I was with a group of journalists, aid workers and others who had chartered a plane to fly from Tajikistan to Kabul after the Taliban evacuated in late 2001.  The plane blew a tire on takeoff from the Dushanbe airport and it was not replaced until late in the day. It was agreed that rather than risk flying over the 20,000-foot Hindu Kush at night, in midwinter, with a dodgy pilot and a plane with no instruments, we should wait until the next day.

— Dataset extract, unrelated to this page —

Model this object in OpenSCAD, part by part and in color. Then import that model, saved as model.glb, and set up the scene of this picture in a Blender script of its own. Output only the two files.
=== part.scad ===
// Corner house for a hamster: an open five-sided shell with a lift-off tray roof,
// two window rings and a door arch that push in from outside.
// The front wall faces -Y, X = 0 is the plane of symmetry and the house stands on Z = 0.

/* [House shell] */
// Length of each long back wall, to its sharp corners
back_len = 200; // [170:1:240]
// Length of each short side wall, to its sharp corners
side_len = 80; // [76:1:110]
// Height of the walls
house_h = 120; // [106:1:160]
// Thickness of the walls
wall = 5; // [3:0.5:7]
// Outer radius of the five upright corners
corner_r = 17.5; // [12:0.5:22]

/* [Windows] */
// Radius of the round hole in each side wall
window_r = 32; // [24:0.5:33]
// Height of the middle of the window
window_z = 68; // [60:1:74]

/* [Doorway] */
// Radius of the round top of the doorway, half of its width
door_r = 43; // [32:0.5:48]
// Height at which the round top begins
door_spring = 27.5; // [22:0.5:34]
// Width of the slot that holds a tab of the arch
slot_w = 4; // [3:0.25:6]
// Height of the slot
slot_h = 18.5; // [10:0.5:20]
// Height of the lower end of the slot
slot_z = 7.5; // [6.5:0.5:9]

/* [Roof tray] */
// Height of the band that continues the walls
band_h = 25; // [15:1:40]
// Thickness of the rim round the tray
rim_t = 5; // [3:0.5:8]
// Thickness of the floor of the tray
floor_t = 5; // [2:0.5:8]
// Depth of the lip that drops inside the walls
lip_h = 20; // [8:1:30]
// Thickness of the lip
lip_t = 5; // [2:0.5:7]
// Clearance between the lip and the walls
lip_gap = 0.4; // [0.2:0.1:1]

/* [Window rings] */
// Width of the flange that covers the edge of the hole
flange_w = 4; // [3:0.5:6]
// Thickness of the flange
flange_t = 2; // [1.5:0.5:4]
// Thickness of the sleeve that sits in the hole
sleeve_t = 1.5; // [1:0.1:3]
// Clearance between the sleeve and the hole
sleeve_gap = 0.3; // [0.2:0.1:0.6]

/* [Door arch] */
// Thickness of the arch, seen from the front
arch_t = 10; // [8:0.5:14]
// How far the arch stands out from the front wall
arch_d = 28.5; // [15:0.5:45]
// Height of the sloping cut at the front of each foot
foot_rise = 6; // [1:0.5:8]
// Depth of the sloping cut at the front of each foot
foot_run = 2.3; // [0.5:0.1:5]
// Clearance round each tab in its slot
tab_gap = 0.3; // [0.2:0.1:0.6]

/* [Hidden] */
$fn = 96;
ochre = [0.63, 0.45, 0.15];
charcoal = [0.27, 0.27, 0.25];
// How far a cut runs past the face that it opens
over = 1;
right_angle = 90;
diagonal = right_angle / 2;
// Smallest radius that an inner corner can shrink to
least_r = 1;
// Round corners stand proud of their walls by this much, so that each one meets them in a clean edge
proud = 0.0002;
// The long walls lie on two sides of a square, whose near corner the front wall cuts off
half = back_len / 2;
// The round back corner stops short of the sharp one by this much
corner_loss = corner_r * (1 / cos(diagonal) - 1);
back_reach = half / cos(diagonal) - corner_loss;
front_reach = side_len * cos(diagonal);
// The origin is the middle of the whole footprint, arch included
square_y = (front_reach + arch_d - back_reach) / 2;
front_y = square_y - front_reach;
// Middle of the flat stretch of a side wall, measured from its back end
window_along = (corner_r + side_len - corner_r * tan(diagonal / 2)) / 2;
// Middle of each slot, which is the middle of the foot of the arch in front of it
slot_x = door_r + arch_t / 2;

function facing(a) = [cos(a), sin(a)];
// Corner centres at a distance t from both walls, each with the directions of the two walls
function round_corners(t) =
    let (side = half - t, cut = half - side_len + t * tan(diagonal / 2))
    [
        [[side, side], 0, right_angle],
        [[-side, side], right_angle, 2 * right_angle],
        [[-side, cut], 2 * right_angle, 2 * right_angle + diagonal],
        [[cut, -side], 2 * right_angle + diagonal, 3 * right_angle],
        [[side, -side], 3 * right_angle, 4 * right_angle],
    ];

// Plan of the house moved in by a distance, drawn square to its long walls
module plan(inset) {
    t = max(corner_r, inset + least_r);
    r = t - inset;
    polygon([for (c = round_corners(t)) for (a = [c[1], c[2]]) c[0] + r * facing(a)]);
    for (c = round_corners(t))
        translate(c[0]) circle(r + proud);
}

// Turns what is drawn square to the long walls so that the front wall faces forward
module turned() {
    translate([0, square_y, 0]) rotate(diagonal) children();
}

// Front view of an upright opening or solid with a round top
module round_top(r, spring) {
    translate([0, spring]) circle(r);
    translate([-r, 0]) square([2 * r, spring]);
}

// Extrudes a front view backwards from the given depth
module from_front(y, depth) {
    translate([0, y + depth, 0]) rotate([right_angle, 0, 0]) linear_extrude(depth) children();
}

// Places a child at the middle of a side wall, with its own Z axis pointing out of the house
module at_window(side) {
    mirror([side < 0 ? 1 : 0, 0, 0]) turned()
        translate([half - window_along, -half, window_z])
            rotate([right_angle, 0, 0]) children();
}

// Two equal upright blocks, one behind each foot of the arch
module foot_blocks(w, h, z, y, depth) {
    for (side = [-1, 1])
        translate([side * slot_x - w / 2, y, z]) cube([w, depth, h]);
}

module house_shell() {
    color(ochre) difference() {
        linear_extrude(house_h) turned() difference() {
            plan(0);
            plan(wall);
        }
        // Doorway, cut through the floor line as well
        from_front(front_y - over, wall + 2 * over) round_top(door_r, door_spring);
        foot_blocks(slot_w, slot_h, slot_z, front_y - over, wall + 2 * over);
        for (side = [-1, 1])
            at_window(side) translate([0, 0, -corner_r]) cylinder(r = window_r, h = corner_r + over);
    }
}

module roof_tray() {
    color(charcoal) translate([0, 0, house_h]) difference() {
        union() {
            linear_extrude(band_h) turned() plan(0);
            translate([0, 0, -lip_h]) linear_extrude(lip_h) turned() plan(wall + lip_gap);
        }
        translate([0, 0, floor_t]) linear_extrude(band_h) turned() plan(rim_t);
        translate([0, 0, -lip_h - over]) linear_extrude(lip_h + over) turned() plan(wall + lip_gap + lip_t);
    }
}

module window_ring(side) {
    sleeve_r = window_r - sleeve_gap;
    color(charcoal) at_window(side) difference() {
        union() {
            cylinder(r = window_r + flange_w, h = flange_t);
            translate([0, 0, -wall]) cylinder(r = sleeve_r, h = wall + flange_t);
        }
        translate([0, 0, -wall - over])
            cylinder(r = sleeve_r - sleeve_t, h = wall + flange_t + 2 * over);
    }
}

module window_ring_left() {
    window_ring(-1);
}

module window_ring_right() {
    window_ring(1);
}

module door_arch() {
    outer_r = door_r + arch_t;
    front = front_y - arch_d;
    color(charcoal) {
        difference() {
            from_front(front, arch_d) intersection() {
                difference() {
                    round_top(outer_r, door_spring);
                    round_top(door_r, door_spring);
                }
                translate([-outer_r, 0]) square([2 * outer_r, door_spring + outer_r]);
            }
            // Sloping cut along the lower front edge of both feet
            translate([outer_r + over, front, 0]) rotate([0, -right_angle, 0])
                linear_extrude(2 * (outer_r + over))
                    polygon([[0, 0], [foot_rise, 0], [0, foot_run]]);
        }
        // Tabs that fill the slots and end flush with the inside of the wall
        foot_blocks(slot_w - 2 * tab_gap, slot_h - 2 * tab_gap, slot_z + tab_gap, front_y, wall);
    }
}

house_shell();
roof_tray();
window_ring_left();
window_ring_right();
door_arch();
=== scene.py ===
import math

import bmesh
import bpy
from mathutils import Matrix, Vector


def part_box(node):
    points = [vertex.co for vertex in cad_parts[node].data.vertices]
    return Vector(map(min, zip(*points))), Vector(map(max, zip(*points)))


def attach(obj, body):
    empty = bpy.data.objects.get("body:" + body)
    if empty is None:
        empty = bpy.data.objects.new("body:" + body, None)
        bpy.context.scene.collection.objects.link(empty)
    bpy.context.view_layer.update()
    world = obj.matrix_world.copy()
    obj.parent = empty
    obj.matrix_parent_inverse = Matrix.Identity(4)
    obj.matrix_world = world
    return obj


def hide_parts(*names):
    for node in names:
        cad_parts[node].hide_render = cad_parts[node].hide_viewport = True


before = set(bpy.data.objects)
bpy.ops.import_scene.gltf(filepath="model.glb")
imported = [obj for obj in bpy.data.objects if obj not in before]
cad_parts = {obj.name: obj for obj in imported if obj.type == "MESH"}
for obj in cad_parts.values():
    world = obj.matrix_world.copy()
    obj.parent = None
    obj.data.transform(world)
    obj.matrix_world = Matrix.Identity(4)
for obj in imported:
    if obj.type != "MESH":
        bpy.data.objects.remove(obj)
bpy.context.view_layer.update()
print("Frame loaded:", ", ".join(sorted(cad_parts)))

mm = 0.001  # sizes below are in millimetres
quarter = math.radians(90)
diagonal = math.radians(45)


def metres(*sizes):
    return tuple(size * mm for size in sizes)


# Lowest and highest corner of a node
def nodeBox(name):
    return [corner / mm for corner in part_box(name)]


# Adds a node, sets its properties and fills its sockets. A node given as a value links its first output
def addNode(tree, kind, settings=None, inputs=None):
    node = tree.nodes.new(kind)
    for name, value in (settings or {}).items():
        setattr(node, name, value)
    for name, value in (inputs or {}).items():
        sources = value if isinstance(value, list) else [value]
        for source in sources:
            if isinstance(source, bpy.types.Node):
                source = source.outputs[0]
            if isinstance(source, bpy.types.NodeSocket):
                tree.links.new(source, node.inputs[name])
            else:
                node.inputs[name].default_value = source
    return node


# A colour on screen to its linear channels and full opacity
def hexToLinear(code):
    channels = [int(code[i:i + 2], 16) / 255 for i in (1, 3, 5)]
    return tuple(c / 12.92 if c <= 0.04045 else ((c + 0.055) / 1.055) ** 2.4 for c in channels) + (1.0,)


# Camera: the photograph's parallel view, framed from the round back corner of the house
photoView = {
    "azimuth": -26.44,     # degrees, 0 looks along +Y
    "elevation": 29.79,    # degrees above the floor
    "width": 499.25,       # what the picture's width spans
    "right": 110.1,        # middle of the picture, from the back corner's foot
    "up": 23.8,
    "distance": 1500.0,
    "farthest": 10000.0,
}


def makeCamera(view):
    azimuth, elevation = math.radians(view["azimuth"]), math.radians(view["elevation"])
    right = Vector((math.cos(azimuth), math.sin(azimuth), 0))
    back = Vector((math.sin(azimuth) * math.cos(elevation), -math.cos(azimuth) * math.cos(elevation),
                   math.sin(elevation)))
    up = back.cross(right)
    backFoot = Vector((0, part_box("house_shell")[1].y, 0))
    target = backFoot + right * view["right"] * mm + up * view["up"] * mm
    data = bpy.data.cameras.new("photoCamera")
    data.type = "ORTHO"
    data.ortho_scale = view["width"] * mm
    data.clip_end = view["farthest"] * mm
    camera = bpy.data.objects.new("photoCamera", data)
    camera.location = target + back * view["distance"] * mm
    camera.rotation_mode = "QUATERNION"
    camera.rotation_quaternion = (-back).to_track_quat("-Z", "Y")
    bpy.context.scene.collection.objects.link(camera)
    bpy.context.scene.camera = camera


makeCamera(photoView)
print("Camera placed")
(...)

But among the passengers was a group of displaced Afghans  frantic to get home, who angrily demanded that we take off right away. Idema, who was also a passenger and was dressed in his customary paramilitary gear and dark sunglasses, poured fuel on the fire by shouting that he knew the “codes” at the Bagram airfield. He said that once we were over the runway, he could radio down to the control tower to get American troops to “turn on the lights.”

This was pure fantasy, of course. There were no “codes”; there was no way to communicate with American troops from a broken-down, Russian-built cargo plane; and American ground controllers certainly would not “turn on the lights” for an unidentified plane that just happened to show up in the middle of a war zone.  If that plane took off that afternoon, everybody aboard was going to die, including Idema.

It wasn’t until a several of us dragged Idema aside and impressed upon him the seriousness of the situation, that he finally conceded that maybe he didn’t really know any “codes” or radio frequencies after all. We called the flight off, and everyone lived for another day. As did Idema’s flights of fantasy.